Night after night he couldn't get to sleep, yet knew he had to if he was to stay alert...

He could think of only one thing to do...and he went to a drug supplier explaining what he needed...

Sleeping was no longer a problem, but the side effects...

When he started seeing the little boy, he knew he was in trouble, but what was he going to do?

Besides, he soon disappeared...until the next time...

Caught in between reality and drug-induced visions, he nevertheless kept it together enough to keep going, until he had made his first connection. Emory had provided him...a beautiful child...

Just as the police broke in and Emory ran... Dan turned to the little girl and explained he was a policeman and no one would hurt her, quickly untying the ropes that held her...Turning her over to others...

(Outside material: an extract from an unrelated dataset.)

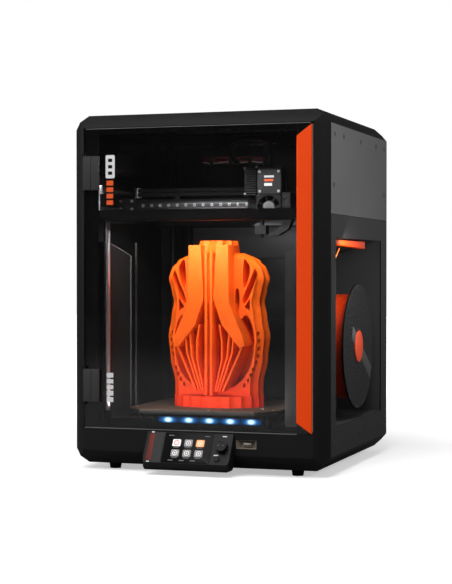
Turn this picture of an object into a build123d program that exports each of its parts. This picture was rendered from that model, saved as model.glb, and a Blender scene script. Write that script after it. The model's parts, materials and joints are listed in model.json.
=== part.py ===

Then he started after Emory... he didn't remember killing him... Or much of anything else that had happened...

And while the others covered for him, his boss told him he had to go. They bargained a little, Dan swearing he would get completely clean, of everything. If he did, his boss would okay him for a small-town officer position.

So now he was in a sleepy little town with three years behind him. But nothing had ever been forgotten--even the beautiful angel who'd helped him through, named Samantha, who apparently was just as unreal as the little boy who had kept appeared.

Only now, he was clean, drug-free. But when he was called to help with a body that was pulled out of the river near the little town, his nightmares were back, because that woman looked exactly like...Samantha...

And would you believe, it gets even more strange? Dan is thrown into nightmares that took him back to his childhood, living in an orphanage...and remembering his first girlfriend... Were these after effects of the drugs, still in his system? Or, was he just too far gone to know what was real and what wasn't...

Don't get me wrong, readers will follow this tale easily, but we cannot help but be fully caught into Dan Champion's life, his mind, his fears...his love. Horrible dreams, memories, or hallucinations? But was his love at least real? And who was the little boy who kept coming to haunt him?

Oh, what an ending!
Don't you dare miss this one...


Award winning author, screenwriter and media commentator Andrew Klavan is the author of such internationally bestselling novels as True Crime, filmed by Clint Eastwood, and Don’t Say A Word, filmed starring Michael Douglas. Andrew has been nominated for the Mystery Writers of America’s Edgar Award five times and has won twice. His books have been translated around the world. His latest novel for adults, The Identity Man, has been praised by Nelson Demille as “fast paced, intelligent and thought-provoking; a great read!” Television and radio host Glenn Beck says “Andrew Klavan never disappoints…one of the best illustrations of the power of redemption that I’ve ever read.” His last novel Empire of Lies was about media bias in the age of terror, and topped’s thriller list. Andrew has also published a series of thrillers for young adults, The Homelanders, which follows a patriotic teenager’s battle against jihadists. The books have been optioned to be made into movies by Summit Entertainment, the team behind the mega-successful Twilight film series.

Andrew is a contributing editor to City Journal, the magazine of the Manhattan Institute. His essays and op-eds on politics, religion, movies and literature have appeared in the Wall Street Journal, the New York Times, The Washington Post, the LA Times, and elsewhere. His video feature, “Klavan on the Culture,” can be found at Andrew is a frequent media guest on television and radio stations from coast to coast, where he is known for his quick wit, humor and commentary on politics and entertainment.
As a screenwriter, Andrew wrote the screenplay to 1990’s A Shock to the System, which starred Michael Caine, and to 2008’s One Missed Call, which stars Ed Burns and Shannyn Sossamon. He lives in Southern California.